Washington Post/KFF Survey: Fully 29 Percent of Healthcare Workers Might Leave the Field

April 23, 2021
A survey conducted by the Washington Post and the Kaiser Family Foundation has found that 29 percent of physicians, nurses, and other healthcare workers have considered leaving healthcare because of COVID-related burnout

Physicians, nurses, and other healthcare workers are burned out, traumatized, and disillusioned in disturbingly large numbers, a report published in the Washington Post on April 22, and based on a Washington Post/Kaiser Family Foundation (KFF) poll, has found.

Under the headline, “Burned out by the pandemic, 3 in 10 healthcare workers consider leaving the profession,” and the subhead, “After a year of trauma, doctors, nurses and other health workers are struggling to cope,” the Post’s William Wan wrote that, “In wrenching interviews, nurses, doctors, technicians — and even administrative staff and dental hygienists who haven’t directly treated covid-19 patients — explained the impulse to quit and the emotional wreckage the pandemic has left in their lives. It’s not just the danger they’ve endured, they say. Many talked about the betrayal and hypocrisy they feel from the public they have sacrificed so much to save — their clapping and hero-worship one day, then refusal to wear masks and take basic precautions the next, even if it would spare health workers the trauma of losing yet another patient,” he wrote.

The key question in the survey was this: “As a result of the covid-19 pandemic, have you considered no longer working in healthcare, or not?” And 29 percent of respondents said that they’ve considered leaving the field.
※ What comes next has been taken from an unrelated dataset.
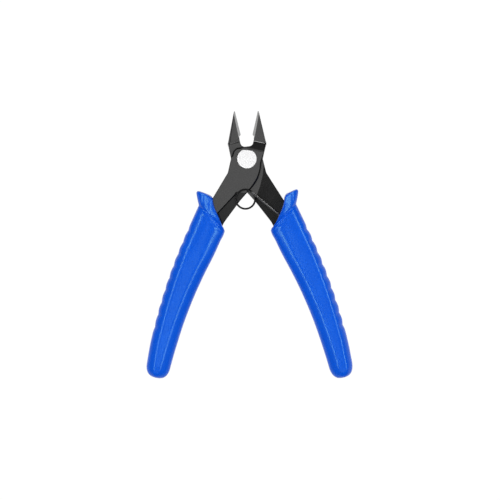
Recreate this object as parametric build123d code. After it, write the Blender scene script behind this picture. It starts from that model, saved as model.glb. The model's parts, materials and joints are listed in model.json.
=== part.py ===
from build123d import *
import os
from math import atan2, cos, degrees, hypot, radians, sin, tan

# Flush cutter, in millimetres. It is drawn about the centre of its pivot, closed, with +Y towards
# the jaws, +X to the right and +Z up through the plates. Each half is then turned to its rest place.
# The front half is the left arm and the right jaw. The rear half mirrors it, one plate lower.

# Driving dimensions
PLATE = 2.5                # thickness of each steel plate
GAP = 0.03                 # from each plate's bearing face to the plane between them
OPEN_ANGLE = 13.5          # how far each half turns from closed to rest
TIP_Y = 22.2               # jaw tips
TIP_WIDTH = 0.42
SIDE_X = 7.05              # straight sides of the lap joint
ARM_CORNER_Y = -8.2        # where the arms start to spread
EDGE_GAP = 0.012           # from each cutting edge to the middle, closed

HEAD_ANGLE = 21.0          # the flush faces' rise towards the tips
BEVEL_FACE_ANGLE = 17.0    # the jaws' front faces' rise
HEAD_BEND_Y = 8.8          # where that rise starts
REAR_BEND_R = 9.0          # rounding of the rear half's front face there
JAW_STEP_Y = 5.4           # where the front half's jaw starts to step down to the rear plate
STEP_FOOT_R = 2.7          # rounding there, clear of the rivet's seat
BEVEL_WIDTH = 1.4          # ground bevel along each cutting edge
EDGE_LAND = 0.1            # thickness left at the cutting edge
HEEL_Y = 11.5              # inner end of the cutting edges
SHOULDER_Y = 9.1           # where the jaws are widest
JAW_FLAT = 0.95            # flat along each jaw's outer edge: its width at the shoulder, nothing at the tip
JAW_FLAT_DROP = 1.05       # and how far it reaches down the side there
JAW_FLAT_END_Y = 7.4       # below the shoulder it runs out again here

BOSS_POCKET_R = 7.25       # round pocket in the front half's jaw root for the rear plate
POCKET_WALL_Y = 2.7        # lower end of that jaw root

RIVET_R = 4.4
RIVET_HEAD = 0.8
SHANK_R = 3.0
RUNNING_FIT = 0.05

FOLD_R = 38.0              # the rear arm's fold is an arc about FOLD_CENTRE
FOLD_CENTRE = (-29.5, 6.6)
ARM_RISE = 2.1             # how far the rear arm rises from its fold to its grip
ARM_SLOPE = 8.4
FOLD_CLEARANCE = 0.12      # between the front half's relief and that slope, closed

TANG_SHOULDER_Y = -30.5    # the arms' width ends here, inside the grips
TANG_END_Y = -82.0

WIRE_R = 0.4
LOOP_R = 4.37
LOOP_X, LOOP_Y = -0.87, -18.38     # the loop's centre at rest
LEG_ANGLE = 40.5           # the legs' fall from level
LEFT_LEG, RIGHT_LEG = 22.0, 24.0   # lengths
BACK_PASS_Z = 0.78         # the wire's height in the front half's pocket
FRONT_PASS_Z = 2.96        # in front of it
LEFT_LEG_Z = -0.48         # behind the left arm
RIGHT_LEG_Z = 2.65         # where the right leg ends
WIRE_PLAY = 0.05

RECESS_R = 5.25            # coined recess round the loop, in the front half's front face
RECESS_EDGE = 0.2          # its depth at its outer boundary
RECESS_TILT = 6.0
SPRING_POCKET = (13.4, 19.8)       # inner and outer radius of the pocket in its back face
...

Wan wrote that “In wrenching interviews, nurses, doctors, technicians — and even administrative staff and dental hygienists who haven’t directly treated covid-19 patients — explained the impulse to quit and the emotional wreckage the pandemic has left in their lives. It’s not just the danger they’ve endured, they say. Many talked about the betrayal and hypocrisy they feel from the public they have sacrificed so much to save — their clapping and hero-worship one day, then refusal to wear masks and take basic precautions the next, even if it would spare health workers the trauma of losing yet another patient.”
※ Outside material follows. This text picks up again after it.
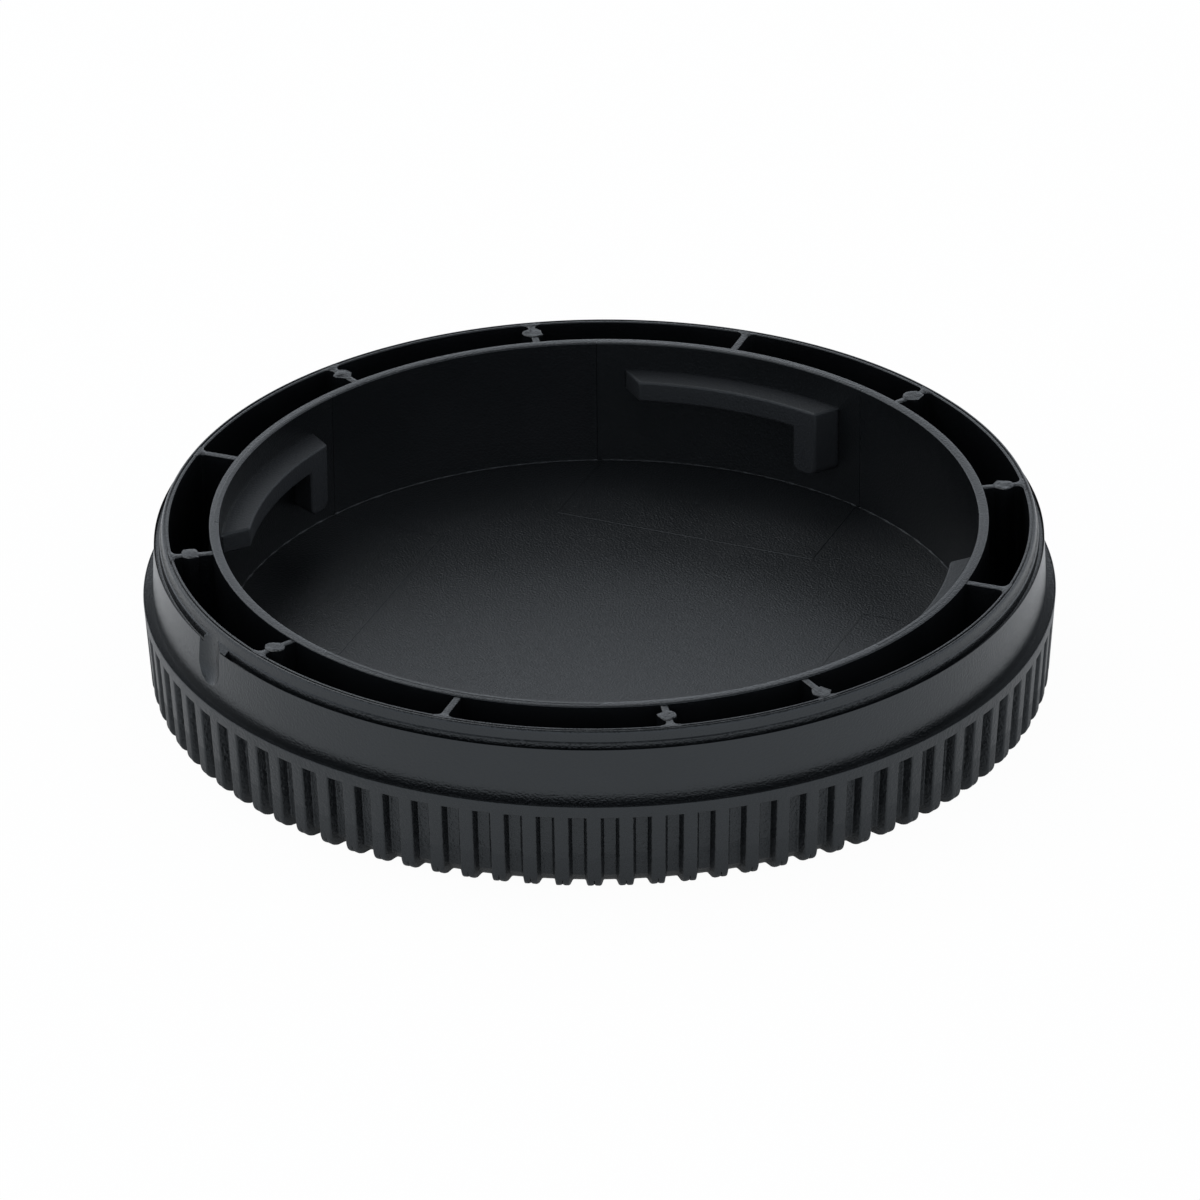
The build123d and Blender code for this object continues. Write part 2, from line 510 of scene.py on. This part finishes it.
fill_foot = collar_top - 1.1 * MM
fill_shoulder = collar_top - 0.03 * MM
fill_top = bead_edge + 0.03 * MM
fill_radius = collar_radius - 0.07 * MM
fill_top_radius = lip_foot_radius - 0.04 * MM
draw([place(radius, fill_start, level) for radius, level in [
    (rim_groove_outer, fill_foot),
    (fill_radius, fill_foot),
    (fill_radius, fill_shoulder),
    (fill_top_radius, fill_top),
    (rim_groove_outer, fill_top),
]])
filling = bpy.context.edit_object
filling.name = "channel_fill"
bpy.ops.mesh.select_all(action="SELECT")
bpy.ops.mesh.edge_face_add()
spin(fill_span, 6)
close_up()
leave()
combine(cap, filling, "UNION")

# %% The scoop
scoop_width = 2.9 * MM
scoop_depth = 0.52 * MM
scoop_reach = 4.35 * MM
scoop_radius = ((scoop_width / 2) ** 2 + scoop_depth ** 2) / (2 * scoop_depth)
scoop_axis = collar_radius - scoop_depth + scoop_radius
scoop_foot = height - scoop_reach + scoop_width / 2

bpy.ops.object.select_all(action="DESELECT")
bpy.ops.mesh.primitive_uv_sphere_add(
    segments=96, ring_count=48, radius=scoop_radius, location=place(scoop_axis, index_angle, scoop_foot))
scoop = bpy.context.object
scoop.name = "index_scoop"
bpy.ops.object.transform_apply(location=True)
edit(scoop)
bpy.ops.mesh.select_all(action="SELECT")
bpy.ops.mesh.bisect(plane_co=(0, 0, scoop_foot), plane_no=(0, 0, 1), clear_outer=True)
pick("edges", lambda edge: edge.is_boundary)
bpy.ops.mesh.extrude_region_move(TRANSFORM_OT_translate={"value": (0, 0, height - scoop_foot + MM)})
bpy.ops.mesh.edge_face_add()
close_up()
leave()
combine(cap, scoop, "DIFFERENCE")

# %% [markdown]
# ## The webs
#
# Twelve thin webs tie the ring to the skirt. Each widens into the skirt with a small round.
# On eight of them the mould has an ejector pin, which leaves a rough nub. A web could be a
# block, but its widening end is what a moulder would look for. So it is drawn from above, from
# its narrow end outwards, and pushed down to the floor of the gap. The nub's outline is drawn
# once too, and each copy of it is torn in its own way before it is pushed down, because no two
# of them are alike.

# %% One web
web_half = 0.275 * MM
web_flare = 0.5 * MM
web_bite = 0.25 * MM
web_round = 0.07 * MM
flare_steps = 5


def widths():
    """The web's places outwards from the axis, and its half width at each."""
    stations = [(ring_radius - web_bite, web_half), (gap_radius - web_flare, web_half)]
    for number in range(1, flare_steps + 1):
        along = web_flare * number / flare_steps
        bulge = web_flare - (web_flare ** 2 - along ** 2) ** 0.5
        stations.append((gap_radius - web_flare + along, web_half + bulge))
    return stations + [(gap_radius + web_bite, web_half + web_flare)]


stations = widths()
first_station, first_half = stations[0]
draw([Vector((first_station, -first_half, rim_top)), Vector((first_station, first_half, rim_top))])
web = bpy.context.edit_object
web.name = "web"
for (here, narrow), (there, wide) in zip(stations, stations[1:]):
    pick("verts", lambda vert: abs(vert.co.x - here) < NEAR)
    bpy.ops.mesh.select_mode(type="EDGE")
    bpy.ops.mesh.extrude_region_move(TRANSFORM_OT_translate={"value": (there - here, 0, 0)})
    bpy.ops.transform.resize(value=(1, wide / narrow, 1), center_override=(0, 0, 0))
bpy.ops.mesh.select_all(action="SELECT")
web_depth = rim_top - cup_floor + web_bite
bpy.ops.mesh.extrude_region_move(TRANSFORM_OT_translate={"value": (0, 0, -web_depth)})
close_up()
print("The web has", len(bmesh.from_edit_mesh(web.data).faces), "faces before its edges are rounded")

# %% Round the web's top


def beside_the_top(edge):
    """Whether an edge runs along one side of the web's top."""
    centre = middle(edge)
    return crease(edge) > 45 and centre.z > rim_top - 0.01 * MM and abs(centre.y) > web_half / 2


print("Edges along the web's top:", pick("edges", beside_the_top))
bpy.ops.mesh.bevel(offset_type="OFFSET", offset=web_round, segments=2, affect="EDGES")
leave()
print("The web has", len(web.data.polygons), "faces and", open_edges(web), "open edges")

# %% One ejector-pin nub
nub_radius = 0.72 * MM
nub_top = rim_top + 0.02 * MM
outline_tear = 0.2 * MM
edge_width = 0.08 * MM
edge_rise = 0.02 * MM
crown_width = 0.18 * MM
crown_tear = 0.07 * MM

bpy.ops.object.select_all(action="DESELECT")
bpy.ops.mesh.primitive_circle_add(
    vertices=12, radius=nub_radius, fill_type="NGON", location=(ring_radius, 0, nub_top))
nub = bpy.context.object
nub.name = "nub"
bpy.ops.object.transform_apply(location=True)
print("The nub's outline has", len(nub.data.vertices), "points")


def rough_nub(name, reach, seed):
    """A copy of the nub's outline, torn and uneven, pushed down to the foot of the gap."""
    piece = copy_of(nub, name)
    edit(piece)
    bpy.ops.mesh.select_all(action="SELECT")
    bpy.ops.transform.vertex_random(offset=outline_tear, uniform=0.0, normal=0.0, seed=seed)
    bpy.ops.transform.resize(value=(1, 1, 0), center_override=(0, 0, nub_top))
    bpy.ops.mesh.extrude_region_move(TRANSFORM_OT_translate={"value": (0, 0, -cup_depth)})
    close_up()
    pick("faces", lambda face: face.normal.z > 0.9)
    bpy.ops.mesh.inset(thickness=edge_width)
    bpy.ops.transform.translate(value=(0, 0, edge_rise))
    bpy.ops.mesh.inset(thickness=crown_width)
    bpy.ops.mesh.poke()
    pick("verts", lambda vert: vert.co.z > nub_top - 0.2 * MM and abs(vert.co.z - nub_top) > NEAR)
    bpy.ops.transform.vertex_random(offset=crown_tear, uniform=0.0, normal=0.0, seed=seed + 20)
    bpy.ops.mesh.select_all(action="SELECT")
    bpy.ops.transform.translate(value=(reach, 0, 0))
    close_up()
    leave()
    return piece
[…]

Wan interviewed physicians, nurses, and other healthcare professionals. “Most of us got into this to save lives. But when death is blowing around you like a tornado and you can’t make a dent in any of it, it makes you question whether you’re making any difference,” Megan Brunson, a night-shift nurse in Dallas, told him.

Meanwhile, “The Post-KFF poll found a majority of health-care workers say they feel respected by the general public and patients they interact with. At the same time, about 6 in 10 health-care workers say most Americans are not taking enough precautions to prevent the spread of covid-19, and about 7 in 10 say the United States has done a “poor” or “only fair” job handling the pandemic.”

There is a broader context to this crisis, Want noted. “Experts warn the looming lack of medical professionals could make health care more expensive, less accessible and worse in quality as those remaining are asked to do more in an already overtaxed system,” he wrote. “According to studies and industry estimates, as many as 1 million nurses could retire by 2030 and the country could be short an estimated 130,000 doctors by then. The large numbers of doctors and nurses wanting to quit are also the early warnings of festering, unaddressed psychic wounds among health-care workers.

If left untreated, experts worry they could lead to widespread incidents of post-traumatic stress disorder, anxiety, depression, substance abuse and suicide for a group that has already sacrificed so much to get the nation through this pandemic.”

Interestingly, the Post/KFF survey found that, the younger the cohort, the higher the percentage of healthcare workers who reported feeling burned out. While only 27 percent of healthcare workers ages 65 and over reported feeling burned out, 43 percent of those aged 50-64 said so; 57 percent of those aged 40-49 said so; 61 percent of healthcare workers aged 30-39 said so; and fully 69 percent of healthcare workers aged 18-29 reported feeling burned out.